> **Problem requirements**
Extract each line of the data and write it out again exactly.

> **Information supplied**
---
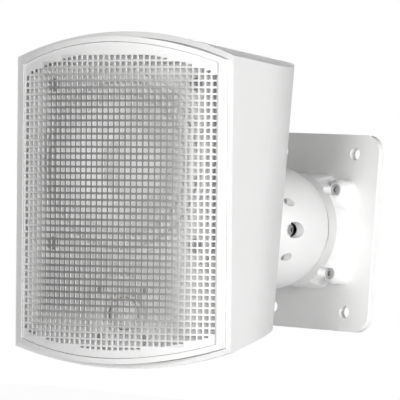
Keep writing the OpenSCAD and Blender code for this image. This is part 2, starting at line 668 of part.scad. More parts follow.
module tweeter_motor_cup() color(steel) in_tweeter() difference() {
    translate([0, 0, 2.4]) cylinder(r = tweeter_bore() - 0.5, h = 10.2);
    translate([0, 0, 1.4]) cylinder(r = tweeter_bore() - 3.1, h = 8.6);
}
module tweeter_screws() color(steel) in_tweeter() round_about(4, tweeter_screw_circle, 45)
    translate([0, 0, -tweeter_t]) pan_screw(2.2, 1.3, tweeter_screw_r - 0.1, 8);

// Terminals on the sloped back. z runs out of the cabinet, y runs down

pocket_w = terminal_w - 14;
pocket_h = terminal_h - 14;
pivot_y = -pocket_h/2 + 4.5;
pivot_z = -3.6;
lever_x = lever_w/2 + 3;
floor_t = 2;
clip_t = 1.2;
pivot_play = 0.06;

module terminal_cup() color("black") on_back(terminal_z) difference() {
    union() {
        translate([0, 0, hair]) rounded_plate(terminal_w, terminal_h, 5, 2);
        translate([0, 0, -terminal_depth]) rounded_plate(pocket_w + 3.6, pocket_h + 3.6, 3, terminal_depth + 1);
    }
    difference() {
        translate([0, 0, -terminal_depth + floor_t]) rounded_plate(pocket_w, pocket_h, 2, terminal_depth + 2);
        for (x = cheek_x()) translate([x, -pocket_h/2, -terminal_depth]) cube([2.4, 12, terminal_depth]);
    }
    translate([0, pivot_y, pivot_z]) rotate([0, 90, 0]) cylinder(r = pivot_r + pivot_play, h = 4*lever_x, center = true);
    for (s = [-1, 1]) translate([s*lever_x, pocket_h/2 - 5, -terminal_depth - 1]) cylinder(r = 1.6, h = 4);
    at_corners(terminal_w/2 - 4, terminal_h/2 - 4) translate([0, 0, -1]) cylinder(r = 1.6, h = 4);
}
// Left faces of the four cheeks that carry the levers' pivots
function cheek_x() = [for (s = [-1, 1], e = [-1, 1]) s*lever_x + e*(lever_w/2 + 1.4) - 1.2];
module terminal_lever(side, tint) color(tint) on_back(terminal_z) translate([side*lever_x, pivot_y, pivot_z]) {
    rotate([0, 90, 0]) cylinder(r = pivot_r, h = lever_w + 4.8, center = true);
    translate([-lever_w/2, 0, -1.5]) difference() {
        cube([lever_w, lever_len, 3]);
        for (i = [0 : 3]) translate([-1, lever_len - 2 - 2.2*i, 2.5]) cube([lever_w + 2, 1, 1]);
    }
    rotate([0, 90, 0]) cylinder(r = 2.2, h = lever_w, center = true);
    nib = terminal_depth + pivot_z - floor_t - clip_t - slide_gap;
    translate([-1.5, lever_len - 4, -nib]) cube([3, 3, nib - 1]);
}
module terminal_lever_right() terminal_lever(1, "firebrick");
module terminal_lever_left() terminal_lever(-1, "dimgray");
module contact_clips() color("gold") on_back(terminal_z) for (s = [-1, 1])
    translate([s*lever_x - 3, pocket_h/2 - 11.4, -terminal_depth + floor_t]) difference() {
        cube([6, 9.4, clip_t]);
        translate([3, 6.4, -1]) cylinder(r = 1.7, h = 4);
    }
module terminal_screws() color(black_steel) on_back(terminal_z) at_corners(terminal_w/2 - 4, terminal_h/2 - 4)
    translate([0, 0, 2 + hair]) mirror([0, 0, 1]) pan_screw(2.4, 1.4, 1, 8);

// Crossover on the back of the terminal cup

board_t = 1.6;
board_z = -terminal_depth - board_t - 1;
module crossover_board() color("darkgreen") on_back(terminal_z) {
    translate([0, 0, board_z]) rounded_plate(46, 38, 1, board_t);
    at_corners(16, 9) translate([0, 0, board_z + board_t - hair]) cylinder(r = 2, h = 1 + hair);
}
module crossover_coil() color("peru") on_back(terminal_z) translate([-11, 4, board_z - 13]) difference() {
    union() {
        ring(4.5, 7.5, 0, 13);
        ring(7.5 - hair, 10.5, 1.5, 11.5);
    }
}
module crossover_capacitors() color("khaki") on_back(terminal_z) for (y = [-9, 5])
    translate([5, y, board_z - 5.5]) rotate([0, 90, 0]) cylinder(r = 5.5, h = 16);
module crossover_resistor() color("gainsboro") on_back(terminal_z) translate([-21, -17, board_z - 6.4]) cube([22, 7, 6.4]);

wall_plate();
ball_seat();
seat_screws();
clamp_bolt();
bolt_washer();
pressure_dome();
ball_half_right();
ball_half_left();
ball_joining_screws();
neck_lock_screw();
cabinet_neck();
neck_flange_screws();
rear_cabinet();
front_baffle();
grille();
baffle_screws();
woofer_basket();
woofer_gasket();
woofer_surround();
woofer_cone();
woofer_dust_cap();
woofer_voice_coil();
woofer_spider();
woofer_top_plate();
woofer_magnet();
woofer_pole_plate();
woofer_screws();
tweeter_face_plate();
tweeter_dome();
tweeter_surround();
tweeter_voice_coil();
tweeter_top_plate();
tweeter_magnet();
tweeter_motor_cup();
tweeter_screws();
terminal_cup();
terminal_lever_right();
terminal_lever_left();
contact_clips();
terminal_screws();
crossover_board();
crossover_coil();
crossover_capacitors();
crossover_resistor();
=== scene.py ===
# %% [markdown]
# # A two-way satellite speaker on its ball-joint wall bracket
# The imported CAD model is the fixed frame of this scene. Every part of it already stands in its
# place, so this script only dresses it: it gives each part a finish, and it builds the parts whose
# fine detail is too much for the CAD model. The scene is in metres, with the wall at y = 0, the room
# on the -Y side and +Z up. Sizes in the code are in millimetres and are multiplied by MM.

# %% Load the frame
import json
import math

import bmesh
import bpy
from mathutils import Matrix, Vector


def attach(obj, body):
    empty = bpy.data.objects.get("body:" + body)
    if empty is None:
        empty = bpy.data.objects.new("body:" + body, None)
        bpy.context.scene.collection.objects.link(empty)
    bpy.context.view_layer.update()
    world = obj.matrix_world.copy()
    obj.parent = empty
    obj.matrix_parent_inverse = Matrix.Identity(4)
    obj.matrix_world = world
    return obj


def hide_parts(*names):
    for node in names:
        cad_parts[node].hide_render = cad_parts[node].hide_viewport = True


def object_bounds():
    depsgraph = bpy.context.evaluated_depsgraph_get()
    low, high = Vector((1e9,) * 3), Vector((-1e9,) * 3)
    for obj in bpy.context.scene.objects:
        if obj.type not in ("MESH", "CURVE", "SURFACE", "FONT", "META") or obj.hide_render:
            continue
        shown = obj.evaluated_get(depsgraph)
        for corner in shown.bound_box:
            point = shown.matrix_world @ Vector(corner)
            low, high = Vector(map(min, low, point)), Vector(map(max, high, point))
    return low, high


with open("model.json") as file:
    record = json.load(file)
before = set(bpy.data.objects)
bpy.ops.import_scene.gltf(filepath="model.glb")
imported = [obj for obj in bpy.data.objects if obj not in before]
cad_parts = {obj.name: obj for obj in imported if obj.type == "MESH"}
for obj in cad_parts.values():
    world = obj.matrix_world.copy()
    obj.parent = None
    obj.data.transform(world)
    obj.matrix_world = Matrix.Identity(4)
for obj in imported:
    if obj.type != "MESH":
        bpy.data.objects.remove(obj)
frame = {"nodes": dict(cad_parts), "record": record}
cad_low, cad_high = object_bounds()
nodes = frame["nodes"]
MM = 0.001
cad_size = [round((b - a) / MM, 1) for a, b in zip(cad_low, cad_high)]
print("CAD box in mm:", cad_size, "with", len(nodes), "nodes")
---
> **Exercise solution**
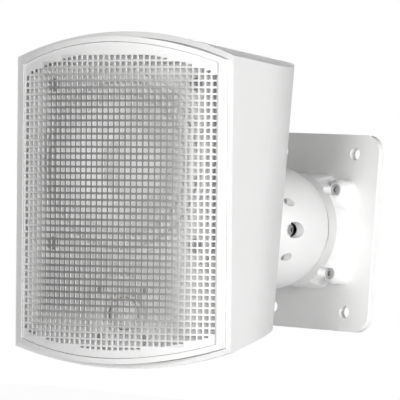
Keep writing the OpenSCAD and Blender code for this image. This is part 2, starting at line 668 of part.scad. More parts follow.
module tweeter_motor_cup() color(steel) in_tweeter() difference() {
    translate([0, 0, 2.4]) cylinder(r = tweeter_bore() - 0.5, h = 10.2);
    translate([0, 0, 1.4]) cylinder(r = tweeter_bore() - 3.1, h = 8.6);
}
module tweeter_screws() color(steel) in_tweeter() round_about(4, tweeter_screw_circle, 45)
    translate([0, 0, -tweeter_t]) pan_screw(2.2, 1.3, tweeter_screw_r - 0.1, 8);

// Terminals on the sloped back. z runs out of the cabinet, y runs down

pocket_w = terminal_w - 14;
pocket_h = terminal_h - 14;
pivot_y = -pocket_h/2 + 4.5;
pivot_z = -3.6;
lever_x = lever_w/2 + 3;
floor_t = 2;
clip_t = 1.2;
pivot_play = 0.06;

module terminal_cup() color("black") on_back(terminal_z) difference() {
    union() {
        translate([0, 0, hair]) rounded_plate(terminal_w, terminal_h, 5, 2);
        translate([0, 0, -terminal_depth]) rounded_plate(pocket_w + 3.6, pocket_h + 3.6, 3, terminal_depth + 1);
    }
    difference() {
        translate([0, 0, -terminal_depth + floor_t]) rounded_plate(pocket_w, pocket_h, 2, terminal_depth + 2);
        for (x = cheek_x()) translate([x, -pocket_h/2, -terminal_depth]) cube([2.4, 12, terminal_depth]);
    }
    translate([0, pivot_y, pivot_z]) rotate([0, 90, 0]) cylinder(r = pivot_r + pivot_play, h = 4*lever_x, center = true);
    for (s = [-1, 1]) translate([s*lever_x, pocket_h/2 - 5, -terminal_depth - 1]) cylinder(r = 1.6, h = 4);
    at_corners(terminal_w/2 - 4, terminal_h/2 - 4) translate([0, 0, -1]) cylinder(r = 1.6, h = 4);
}
// Left faces of the four cheeks that carry the levers' pivots
function cheek_x() = [for (s = [-1, 1], e = [-1, 1]) s*lever_x + e*(lever_w/2 + 1.4) - 1.2];
module terminal_lever(side, tint) color(tint) on_back(terminal_z) translate([side*lever_x, pivot_y, pivot_z]) {
    rotate([0, 90, 0]) cylinder(r = pivot_r, h = lever_w + 4.8, center = true);
    translate([-lever_w/2, 0, -1.5]) difference() {
        cube([lever_w, lever_len, 3]);
        for (i = [0 : 3]) translate([-1, lever_len - 2 - 2.2*i, 2.5]) cube([lever_w + 2, 1, 1]);
    }
    rotate([0, 90, 0]) cylinder(r = 2.2, h = lever_w, center = true);
    nib = terminal_depth + pivot_z - floor_t - clip_t - slide_gap;
    translate([-1.5, lever_len - 4, -nib]) cube([3, 3, nib - 1]);
}
module terminal_lever_right() terminal_lever(1, "firebrick");
module terminal_lever_left() terminal_lever(-1, "dimgray");
module contact_clips() color("gold") on_back(terminal_z) for (s = [-1, 1])
    translate([s*lever_x - 3, pocket_h/2 - 11.4, -terminal_depth + floor_t]) difference() {
        cube([6, 9.4, clip_t]);
        translate([3, 6.4, -1]) cylinder(r = 1.7, h = 4);
    }
module terminal_screws() color(black_steel) on_back(terminal_z) at_corners(terminal_w/2 - 4, terminal_h/2 - 4)
    translate([0, 0, 2 + hair]) mirror([0, 0, 1]) pan_screw(2.4, 1.4, 1, 8);

// Crossover on the back of the terminal cup

board_t = 1.6;
board_z = -terminal_depth - board_t - 1;
module crossover_board() color("darkgreen") on_back(terminal_z) {
    translate([0, 0, board_z]) rounded_plate(46, 38, 1, board_t);
    at_corners(16, 9) translate([0, 0, board_z + board_t - hair]) cylinder(r = 2, h = 1 + hair);
}
module crossover_coil() color("peru") on_back(terminal_z) translate([-11, 4, board_z - 13]) difference() {
    union() {
        ring(4.5, 7.5, 0, 13);
        ring(7.5 - hair, 10.5, 1.5, 11.5);
    }
}
module crossover_capacitors() color("khaki") on_back(terminal_z) for (y = [-9, 5])
    translate([5, y, board_z - 5.5]) rotate([0, 90, 0]) cylinder(r = 5.5, h = 16);
module crossover_resistor() color("gainsboro") on_back(terminal_z) translate([-21, -17, board_z - 6.4]) cube([22, 7, 6.4]);

wall_plate();
ball_seat();
seat_screws();
clamp_bolt();
bolt_washer();
pressure_dome();
ball_half_right();
ball_half_left();
ball_joining_screws();
neck_lock_screw();
cabinet_neck();
neck_flange_screws();
rear_cabinet();
front_baffle();
grille();
baffle_screws();
woofer_basket();
woofer_gasket();
woofer_surround();
woofer_cone();
woofer_dust_cap();
woofer_voice_coil();
woofer_spider();
woofer_top_plate();
woofer_magnet();
woofer_pole_plate();
woofer_screws();
tweeter_face_plate();
tweeter_dome();
tweeter_surround();
tweeter_voice_coil();
tweeter_top_plate();
tweeter_magnet();
tweeter_motor_cup();
tweeter_screws();
terminal_cup();
terminal_lever_right();
terminal_lever_left();
contact_clips();
terminal_screws();
crossover_board();
crossover_coil();
crossover_capacitors();
crossover_resistor();
=== scene.py ===
# %% [markdown]
# # A two-way satellite speaker on its ball-joint wall bracket
# The imported CAD model is the fixed frame of this scene. Every part of it already stands in its
# place, so this script only dresses it: it gives each part a finish, and it builds the parts whose
# fine detail is too much for the CAD model. The scene is in metres, with the wall at y = 0, the room
# on the -Y side and +Z up. Sizes in the code are in millimetres and are multiplied by MM.

# %% Load the frame
import json
import math

import bmesh
import bpy
from mathutils import Matrix, Vector


def attach(obj, body):
    empty = bpy.data.objects.get("body:" + body)
    if empty is None:
        empty = bpy.data.objects.new("body:" + body, None)
        bpy.context.scene.collection.objects.link(empty)
    bpy.context.view_layer.update()
    world = obj.matrix_world.copy()
    obj.parent = empty
    obj.matrix_parent_inverse = Matrix.Identity(4)
    obj.matrix_world = world
    return obj


def hide_parts(*names):
    for node in names:
        cad_parts[node].hide_render = cad_parts[node].hide_viewport = True


def object_bounds():
    depsgraph = bpy.context.evaluated_depsgraph_get()
    low, high = Vector((1e9,) * 3), Vector((-1e9,) * 3)
    for obj in bpy.context.scene.objects:
        if obj.type not in ("MESH", "CURVE", "SURFACE", "FONT", "META") or obj.hide_render:
            continue
        shown = obj.evaluated_get(depsgraph)
        for corner in shown.bound_box:
            point = shown.matrix_world @ Vector(corner)
            low, high = Vector(map(min, low, point)), Vector(map(max, high, point))
    return low, high


with open("model.json") as file:
    record = json.load(file)
before = set(bpy.data.objects)
bpy.ops.import_scene.gltf(filepath="model.glb")
imported = [obj for obj in bpy.data.objects if obj not in before]
cad_parts = {obj.name: obj for obj in imported if obj.type == "MESH"}
for obj in cad_parts.values():
    world = obj.matrix_world.copy()
    obj.parent = None
    obj.data.transform(world)
    obj.matrix_world = Matrix.Identity(4)
for obj in imported:
    if obj.type != "MESH":
        bpy.data.objects.remove(obj)
frame = {"nodes": dict(cad_parts), "record": record}
cad_low, cad_high = object_bounds()
nodes = frame["nodes"]
MM = 0.001
cad_size = [round((b - a) / MM, 1) for a, b in zip(cad_low, cad_high)]
print("CAD box in mm:", cad_size, "with", len(nodes), "nodes")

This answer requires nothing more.